PROBLEM STATEMENT → Among the entries that follow, the required portion opens with the line containing "Continue the build123d" and closes with the line containing "peel_depth = 0.09 * MM". Give that portion again exactly, and nothing else.

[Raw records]

###

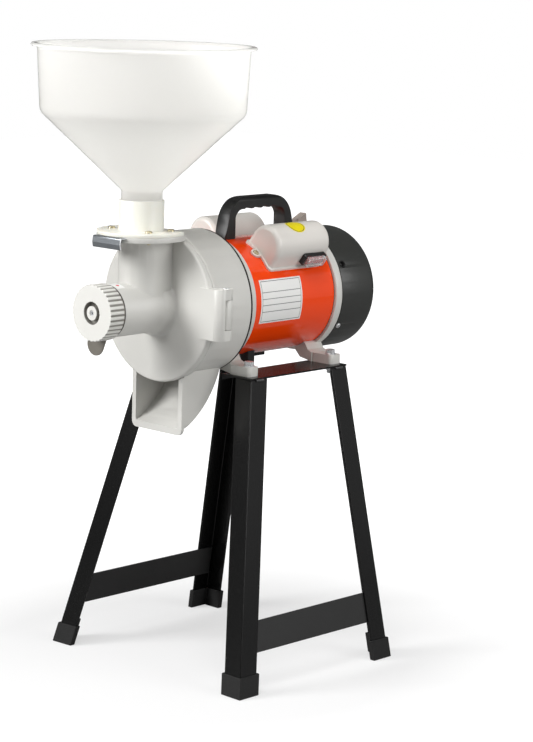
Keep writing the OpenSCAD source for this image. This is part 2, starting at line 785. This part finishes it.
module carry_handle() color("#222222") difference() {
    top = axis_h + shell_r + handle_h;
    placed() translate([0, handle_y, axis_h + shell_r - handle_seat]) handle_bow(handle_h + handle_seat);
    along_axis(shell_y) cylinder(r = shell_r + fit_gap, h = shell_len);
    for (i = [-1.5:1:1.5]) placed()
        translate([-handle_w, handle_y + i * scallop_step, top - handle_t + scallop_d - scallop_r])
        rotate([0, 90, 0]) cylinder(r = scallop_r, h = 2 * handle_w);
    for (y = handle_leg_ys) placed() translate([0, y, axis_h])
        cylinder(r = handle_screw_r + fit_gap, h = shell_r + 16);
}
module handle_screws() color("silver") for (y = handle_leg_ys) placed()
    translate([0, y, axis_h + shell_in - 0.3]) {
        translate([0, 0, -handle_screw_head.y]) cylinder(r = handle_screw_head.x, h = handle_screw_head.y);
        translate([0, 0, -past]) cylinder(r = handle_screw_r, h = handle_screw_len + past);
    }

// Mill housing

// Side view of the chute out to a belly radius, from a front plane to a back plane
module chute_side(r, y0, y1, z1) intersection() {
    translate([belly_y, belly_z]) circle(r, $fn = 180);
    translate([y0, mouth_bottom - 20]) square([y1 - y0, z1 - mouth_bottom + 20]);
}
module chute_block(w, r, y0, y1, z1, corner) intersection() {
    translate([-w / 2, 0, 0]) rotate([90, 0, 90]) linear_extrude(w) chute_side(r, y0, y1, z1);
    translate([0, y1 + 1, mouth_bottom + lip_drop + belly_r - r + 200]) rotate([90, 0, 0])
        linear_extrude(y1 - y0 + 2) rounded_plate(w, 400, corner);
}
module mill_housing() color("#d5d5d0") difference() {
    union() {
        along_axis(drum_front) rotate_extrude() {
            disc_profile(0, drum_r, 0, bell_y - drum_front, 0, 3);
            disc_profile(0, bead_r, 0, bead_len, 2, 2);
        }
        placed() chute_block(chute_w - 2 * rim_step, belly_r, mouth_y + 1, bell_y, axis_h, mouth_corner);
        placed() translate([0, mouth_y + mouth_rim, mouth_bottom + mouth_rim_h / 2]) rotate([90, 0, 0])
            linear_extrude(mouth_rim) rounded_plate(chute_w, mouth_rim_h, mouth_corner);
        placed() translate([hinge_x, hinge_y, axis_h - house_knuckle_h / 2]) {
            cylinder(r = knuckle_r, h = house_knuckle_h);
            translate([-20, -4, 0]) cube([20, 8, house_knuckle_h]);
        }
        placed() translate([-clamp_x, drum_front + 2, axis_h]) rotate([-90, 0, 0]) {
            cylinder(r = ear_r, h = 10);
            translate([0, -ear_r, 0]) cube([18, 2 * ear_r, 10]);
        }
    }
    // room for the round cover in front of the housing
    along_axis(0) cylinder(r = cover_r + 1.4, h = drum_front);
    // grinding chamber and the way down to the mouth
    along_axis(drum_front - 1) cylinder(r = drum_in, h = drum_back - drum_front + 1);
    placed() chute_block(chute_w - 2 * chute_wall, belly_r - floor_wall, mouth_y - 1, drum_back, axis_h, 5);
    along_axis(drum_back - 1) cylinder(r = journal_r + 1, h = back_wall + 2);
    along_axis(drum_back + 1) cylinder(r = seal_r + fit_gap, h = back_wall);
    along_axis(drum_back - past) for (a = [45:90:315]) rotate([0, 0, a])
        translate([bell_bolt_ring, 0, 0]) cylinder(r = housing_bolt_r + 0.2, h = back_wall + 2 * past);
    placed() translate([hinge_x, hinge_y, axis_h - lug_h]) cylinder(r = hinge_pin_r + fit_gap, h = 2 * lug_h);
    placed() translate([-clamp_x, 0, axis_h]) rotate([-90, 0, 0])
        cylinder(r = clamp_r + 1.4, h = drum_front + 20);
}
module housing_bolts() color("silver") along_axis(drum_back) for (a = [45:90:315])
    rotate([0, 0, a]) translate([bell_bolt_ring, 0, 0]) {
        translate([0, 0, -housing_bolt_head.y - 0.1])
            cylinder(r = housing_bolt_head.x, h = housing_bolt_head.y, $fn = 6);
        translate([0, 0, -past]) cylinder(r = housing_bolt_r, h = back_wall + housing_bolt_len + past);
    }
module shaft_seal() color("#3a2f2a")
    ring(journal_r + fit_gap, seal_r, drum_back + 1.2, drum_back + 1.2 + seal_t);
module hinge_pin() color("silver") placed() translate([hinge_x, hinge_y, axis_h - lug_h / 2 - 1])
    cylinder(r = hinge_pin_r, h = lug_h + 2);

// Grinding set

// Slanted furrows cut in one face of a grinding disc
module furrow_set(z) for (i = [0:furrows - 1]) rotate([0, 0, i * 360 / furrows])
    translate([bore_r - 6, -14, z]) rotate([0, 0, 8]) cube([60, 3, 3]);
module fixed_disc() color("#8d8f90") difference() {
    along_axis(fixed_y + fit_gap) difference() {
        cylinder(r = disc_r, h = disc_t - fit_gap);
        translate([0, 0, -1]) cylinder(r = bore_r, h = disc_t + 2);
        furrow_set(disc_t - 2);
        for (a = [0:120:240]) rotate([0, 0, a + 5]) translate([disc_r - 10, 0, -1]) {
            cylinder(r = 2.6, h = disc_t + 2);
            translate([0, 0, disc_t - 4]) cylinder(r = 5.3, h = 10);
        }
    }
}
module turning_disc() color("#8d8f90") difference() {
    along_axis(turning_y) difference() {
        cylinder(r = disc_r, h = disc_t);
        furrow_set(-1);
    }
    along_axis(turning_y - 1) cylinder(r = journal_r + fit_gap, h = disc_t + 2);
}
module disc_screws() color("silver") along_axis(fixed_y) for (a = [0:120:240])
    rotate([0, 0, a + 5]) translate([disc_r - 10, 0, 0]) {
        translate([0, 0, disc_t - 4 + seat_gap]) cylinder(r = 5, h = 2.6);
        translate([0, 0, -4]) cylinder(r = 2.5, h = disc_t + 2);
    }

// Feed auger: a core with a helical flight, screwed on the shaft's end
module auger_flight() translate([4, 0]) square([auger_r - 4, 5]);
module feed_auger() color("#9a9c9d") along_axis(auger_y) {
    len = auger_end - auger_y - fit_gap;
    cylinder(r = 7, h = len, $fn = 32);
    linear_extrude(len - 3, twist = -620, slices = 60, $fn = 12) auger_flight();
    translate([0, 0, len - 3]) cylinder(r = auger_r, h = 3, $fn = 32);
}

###

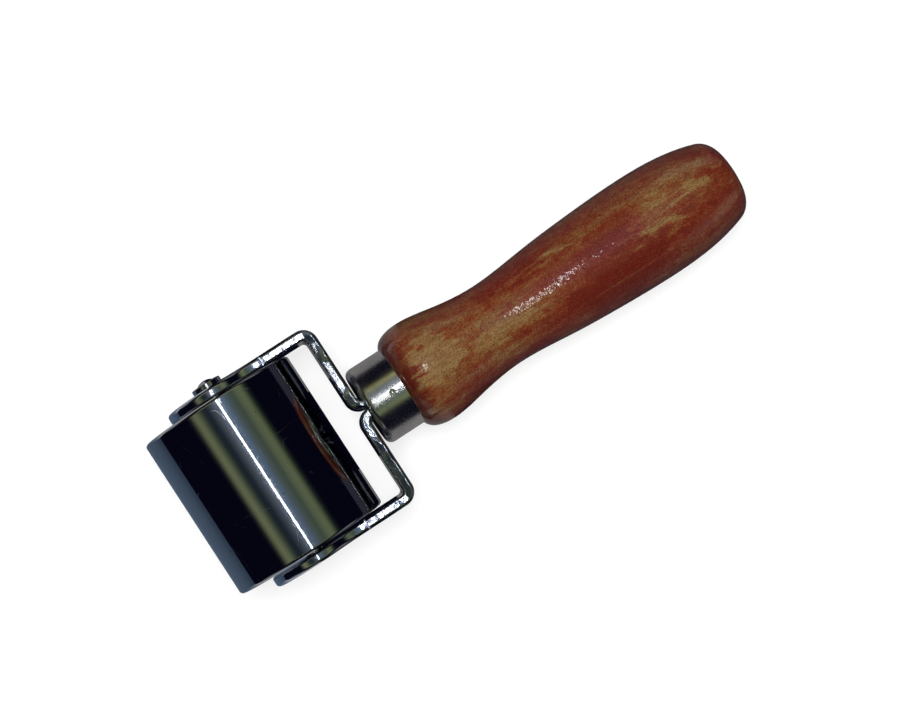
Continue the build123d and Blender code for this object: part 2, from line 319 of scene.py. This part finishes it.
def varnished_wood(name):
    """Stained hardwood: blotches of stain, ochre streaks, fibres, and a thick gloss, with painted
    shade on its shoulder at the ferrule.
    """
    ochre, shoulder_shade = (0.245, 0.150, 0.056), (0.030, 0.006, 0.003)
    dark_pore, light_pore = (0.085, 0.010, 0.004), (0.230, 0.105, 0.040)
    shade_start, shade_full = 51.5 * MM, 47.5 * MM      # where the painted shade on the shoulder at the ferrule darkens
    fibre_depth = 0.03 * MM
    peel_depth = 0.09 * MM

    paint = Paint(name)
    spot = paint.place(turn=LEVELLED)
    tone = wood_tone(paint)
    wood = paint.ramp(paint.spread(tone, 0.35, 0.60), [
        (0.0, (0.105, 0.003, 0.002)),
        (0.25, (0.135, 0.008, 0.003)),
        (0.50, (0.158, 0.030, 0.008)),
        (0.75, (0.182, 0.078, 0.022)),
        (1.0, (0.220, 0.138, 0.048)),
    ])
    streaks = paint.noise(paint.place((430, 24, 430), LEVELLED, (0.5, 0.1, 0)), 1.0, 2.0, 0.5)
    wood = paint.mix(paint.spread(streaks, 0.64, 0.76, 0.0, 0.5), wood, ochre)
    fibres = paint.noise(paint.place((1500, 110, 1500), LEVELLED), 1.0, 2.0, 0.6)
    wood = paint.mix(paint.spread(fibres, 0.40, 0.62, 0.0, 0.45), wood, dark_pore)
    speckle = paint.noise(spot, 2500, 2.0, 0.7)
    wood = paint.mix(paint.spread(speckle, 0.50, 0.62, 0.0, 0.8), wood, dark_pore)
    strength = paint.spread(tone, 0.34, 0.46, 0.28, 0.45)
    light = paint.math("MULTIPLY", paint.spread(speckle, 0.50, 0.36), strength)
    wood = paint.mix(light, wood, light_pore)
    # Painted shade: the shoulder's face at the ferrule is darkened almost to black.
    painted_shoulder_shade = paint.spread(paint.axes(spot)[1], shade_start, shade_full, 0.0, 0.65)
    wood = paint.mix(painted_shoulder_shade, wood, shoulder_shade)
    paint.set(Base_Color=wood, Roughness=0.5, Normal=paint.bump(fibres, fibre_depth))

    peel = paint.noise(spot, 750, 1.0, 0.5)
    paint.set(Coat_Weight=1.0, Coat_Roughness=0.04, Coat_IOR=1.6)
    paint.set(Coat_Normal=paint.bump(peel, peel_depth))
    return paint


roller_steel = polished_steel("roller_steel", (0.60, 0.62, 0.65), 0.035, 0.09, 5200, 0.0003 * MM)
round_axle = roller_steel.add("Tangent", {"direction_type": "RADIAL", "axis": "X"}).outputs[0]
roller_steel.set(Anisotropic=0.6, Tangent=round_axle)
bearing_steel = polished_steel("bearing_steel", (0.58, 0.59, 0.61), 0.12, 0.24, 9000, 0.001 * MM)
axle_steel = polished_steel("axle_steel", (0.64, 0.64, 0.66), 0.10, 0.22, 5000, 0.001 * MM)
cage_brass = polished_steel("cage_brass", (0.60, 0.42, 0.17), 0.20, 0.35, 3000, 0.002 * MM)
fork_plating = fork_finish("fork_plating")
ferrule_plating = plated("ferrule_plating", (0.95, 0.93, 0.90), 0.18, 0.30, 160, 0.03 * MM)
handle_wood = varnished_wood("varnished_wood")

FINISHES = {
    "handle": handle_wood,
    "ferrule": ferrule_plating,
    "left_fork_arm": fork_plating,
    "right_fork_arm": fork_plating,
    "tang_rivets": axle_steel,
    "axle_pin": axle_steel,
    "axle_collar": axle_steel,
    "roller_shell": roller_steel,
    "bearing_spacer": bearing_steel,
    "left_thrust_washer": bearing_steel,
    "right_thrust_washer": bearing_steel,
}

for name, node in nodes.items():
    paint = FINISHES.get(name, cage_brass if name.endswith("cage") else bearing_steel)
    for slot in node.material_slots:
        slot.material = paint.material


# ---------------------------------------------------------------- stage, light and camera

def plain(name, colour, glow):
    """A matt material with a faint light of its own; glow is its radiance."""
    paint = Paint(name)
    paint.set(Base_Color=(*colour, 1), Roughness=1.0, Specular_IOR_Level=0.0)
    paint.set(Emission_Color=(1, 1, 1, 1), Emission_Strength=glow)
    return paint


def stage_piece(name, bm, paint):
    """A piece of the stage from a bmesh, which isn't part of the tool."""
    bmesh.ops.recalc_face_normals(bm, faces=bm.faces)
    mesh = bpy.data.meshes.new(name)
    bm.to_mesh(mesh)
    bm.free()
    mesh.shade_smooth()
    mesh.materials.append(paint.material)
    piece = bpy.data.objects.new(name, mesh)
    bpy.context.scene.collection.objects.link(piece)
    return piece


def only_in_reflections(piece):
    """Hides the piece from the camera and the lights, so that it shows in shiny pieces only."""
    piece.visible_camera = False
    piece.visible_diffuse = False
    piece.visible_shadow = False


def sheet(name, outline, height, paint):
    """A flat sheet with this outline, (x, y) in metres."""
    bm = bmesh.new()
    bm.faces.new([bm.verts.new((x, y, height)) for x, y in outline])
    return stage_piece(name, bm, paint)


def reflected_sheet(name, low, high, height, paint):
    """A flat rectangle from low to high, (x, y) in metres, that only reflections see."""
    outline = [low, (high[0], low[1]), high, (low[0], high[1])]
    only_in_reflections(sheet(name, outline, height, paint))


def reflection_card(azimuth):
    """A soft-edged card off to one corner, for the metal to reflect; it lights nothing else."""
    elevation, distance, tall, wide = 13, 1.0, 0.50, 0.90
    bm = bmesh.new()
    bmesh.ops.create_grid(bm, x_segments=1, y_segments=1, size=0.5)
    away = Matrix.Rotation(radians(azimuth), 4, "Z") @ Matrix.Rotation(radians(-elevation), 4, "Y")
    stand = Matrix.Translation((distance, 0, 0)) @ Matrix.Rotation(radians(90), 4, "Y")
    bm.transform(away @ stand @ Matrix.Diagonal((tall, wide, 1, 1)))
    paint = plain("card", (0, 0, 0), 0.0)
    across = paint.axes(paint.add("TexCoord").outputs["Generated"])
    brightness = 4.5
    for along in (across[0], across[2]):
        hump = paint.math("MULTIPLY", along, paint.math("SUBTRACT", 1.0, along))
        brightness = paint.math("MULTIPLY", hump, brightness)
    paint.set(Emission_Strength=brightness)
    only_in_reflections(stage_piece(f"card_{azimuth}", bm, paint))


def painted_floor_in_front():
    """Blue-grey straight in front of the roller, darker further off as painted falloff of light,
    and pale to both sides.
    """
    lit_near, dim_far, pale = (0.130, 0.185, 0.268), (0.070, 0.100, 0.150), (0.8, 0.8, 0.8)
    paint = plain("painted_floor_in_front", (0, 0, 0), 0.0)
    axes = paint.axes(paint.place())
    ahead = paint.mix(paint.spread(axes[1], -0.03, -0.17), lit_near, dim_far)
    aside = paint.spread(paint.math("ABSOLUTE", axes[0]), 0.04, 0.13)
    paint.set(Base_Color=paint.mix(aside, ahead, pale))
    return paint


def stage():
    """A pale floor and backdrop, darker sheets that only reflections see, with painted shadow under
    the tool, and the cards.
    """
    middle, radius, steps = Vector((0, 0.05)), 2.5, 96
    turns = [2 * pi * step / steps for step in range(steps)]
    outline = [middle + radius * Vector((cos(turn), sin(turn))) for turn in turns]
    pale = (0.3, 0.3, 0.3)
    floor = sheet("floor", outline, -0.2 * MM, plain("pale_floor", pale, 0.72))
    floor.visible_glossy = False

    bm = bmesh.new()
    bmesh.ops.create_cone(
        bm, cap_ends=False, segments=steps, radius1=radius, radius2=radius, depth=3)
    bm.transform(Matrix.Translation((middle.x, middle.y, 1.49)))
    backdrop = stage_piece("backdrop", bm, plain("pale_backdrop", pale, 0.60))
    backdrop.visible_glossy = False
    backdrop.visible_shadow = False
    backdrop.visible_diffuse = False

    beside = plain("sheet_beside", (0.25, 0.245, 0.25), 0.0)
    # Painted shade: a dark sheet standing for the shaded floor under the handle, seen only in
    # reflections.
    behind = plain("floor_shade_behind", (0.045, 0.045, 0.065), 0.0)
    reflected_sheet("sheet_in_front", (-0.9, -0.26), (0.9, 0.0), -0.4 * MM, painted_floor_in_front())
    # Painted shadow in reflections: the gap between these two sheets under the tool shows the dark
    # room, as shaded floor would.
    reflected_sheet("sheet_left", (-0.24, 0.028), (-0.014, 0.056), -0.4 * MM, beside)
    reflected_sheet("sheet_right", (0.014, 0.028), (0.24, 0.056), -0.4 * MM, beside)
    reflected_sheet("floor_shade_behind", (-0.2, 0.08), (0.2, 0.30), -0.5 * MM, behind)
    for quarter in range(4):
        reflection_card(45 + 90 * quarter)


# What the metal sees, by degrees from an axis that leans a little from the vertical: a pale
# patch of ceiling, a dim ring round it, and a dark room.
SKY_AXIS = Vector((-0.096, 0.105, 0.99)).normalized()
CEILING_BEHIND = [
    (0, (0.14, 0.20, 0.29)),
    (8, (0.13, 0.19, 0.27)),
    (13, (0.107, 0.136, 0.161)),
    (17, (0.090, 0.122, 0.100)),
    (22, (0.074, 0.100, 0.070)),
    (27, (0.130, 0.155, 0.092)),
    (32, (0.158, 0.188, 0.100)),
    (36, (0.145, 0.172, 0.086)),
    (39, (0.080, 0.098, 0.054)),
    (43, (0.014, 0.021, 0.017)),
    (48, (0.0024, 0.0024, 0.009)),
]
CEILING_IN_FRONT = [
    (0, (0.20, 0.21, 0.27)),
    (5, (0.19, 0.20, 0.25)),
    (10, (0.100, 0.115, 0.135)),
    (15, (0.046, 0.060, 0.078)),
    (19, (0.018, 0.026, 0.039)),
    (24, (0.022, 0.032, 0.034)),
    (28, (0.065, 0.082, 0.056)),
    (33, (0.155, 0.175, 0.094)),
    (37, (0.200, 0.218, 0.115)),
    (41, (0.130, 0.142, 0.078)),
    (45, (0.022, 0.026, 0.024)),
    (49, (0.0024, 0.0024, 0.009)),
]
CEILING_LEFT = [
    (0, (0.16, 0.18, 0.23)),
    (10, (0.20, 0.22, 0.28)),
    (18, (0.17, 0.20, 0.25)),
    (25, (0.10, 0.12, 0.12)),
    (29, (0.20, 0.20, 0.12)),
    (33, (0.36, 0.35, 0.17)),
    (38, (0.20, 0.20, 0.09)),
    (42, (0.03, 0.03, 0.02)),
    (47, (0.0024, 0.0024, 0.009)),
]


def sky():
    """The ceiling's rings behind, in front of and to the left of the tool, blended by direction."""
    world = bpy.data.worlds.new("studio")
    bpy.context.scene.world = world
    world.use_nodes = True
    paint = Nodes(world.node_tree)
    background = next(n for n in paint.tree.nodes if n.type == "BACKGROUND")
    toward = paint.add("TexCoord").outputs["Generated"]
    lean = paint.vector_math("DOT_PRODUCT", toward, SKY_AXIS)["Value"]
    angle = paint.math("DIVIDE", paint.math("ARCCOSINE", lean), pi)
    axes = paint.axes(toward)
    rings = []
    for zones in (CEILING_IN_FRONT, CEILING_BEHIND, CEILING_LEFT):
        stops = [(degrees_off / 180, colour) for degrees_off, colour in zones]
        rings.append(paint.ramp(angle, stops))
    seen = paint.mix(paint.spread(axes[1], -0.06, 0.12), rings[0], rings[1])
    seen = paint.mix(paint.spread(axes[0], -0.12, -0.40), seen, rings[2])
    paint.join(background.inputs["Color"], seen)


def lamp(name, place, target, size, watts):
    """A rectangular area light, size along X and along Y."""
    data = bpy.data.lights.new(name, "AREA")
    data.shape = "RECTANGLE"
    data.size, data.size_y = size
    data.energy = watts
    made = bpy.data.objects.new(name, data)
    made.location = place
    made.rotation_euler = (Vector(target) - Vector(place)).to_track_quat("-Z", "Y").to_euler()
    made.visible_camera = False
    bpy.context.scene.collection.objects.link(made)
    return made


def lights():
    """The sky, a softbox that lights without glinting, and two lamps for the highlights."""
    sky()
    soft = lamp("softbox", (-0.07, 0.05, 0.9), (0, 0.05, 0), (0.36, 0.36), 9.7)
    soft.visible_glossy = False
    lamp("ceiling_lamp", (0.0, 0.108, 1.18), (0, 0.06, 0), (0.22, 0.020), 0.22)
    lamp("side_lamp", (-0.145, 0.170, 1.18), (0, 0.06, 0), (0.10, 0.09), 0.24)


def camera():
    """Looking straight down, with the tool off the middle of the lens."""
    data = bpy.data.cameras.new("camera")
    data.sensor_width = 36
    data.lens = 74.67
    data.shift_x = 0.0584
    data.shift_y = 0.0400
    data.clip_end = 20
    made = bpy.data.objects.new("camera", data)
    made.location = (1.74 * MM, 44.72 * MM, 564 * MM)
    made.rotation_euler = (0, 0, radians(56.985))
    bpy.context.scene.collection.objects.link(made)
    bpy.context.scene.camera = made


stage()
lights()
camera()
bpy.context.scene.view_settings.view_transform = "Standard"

###

ANSWER TO THE EXERCISE →
Continue the build123d and Blender code for this object: part 2, from line 319 of scene.py. This part finishes it.
def varnished_wood(name):
    """Stained hardwood: blotches of stain, ochre streaks, fibres, and a thick gloss, with painted
    shade on its shoulder at the ferrule.
    """
    ochre, shoulder_shade = (0.245, 0.150, 0.056), (0.030, 0.006, 0.003)
    dark_pore, light_pore = (0.085, 0.010, 0.004), (0.230, 0.105, 0.040)
    shade_start, shade_full = 51.5 * MM, 47.5 * MM      # where the painted shade on the shoulder at the ferrule darkens
    fibre_depth = 0.03 * MM
    peel_depth = 0.09 * MM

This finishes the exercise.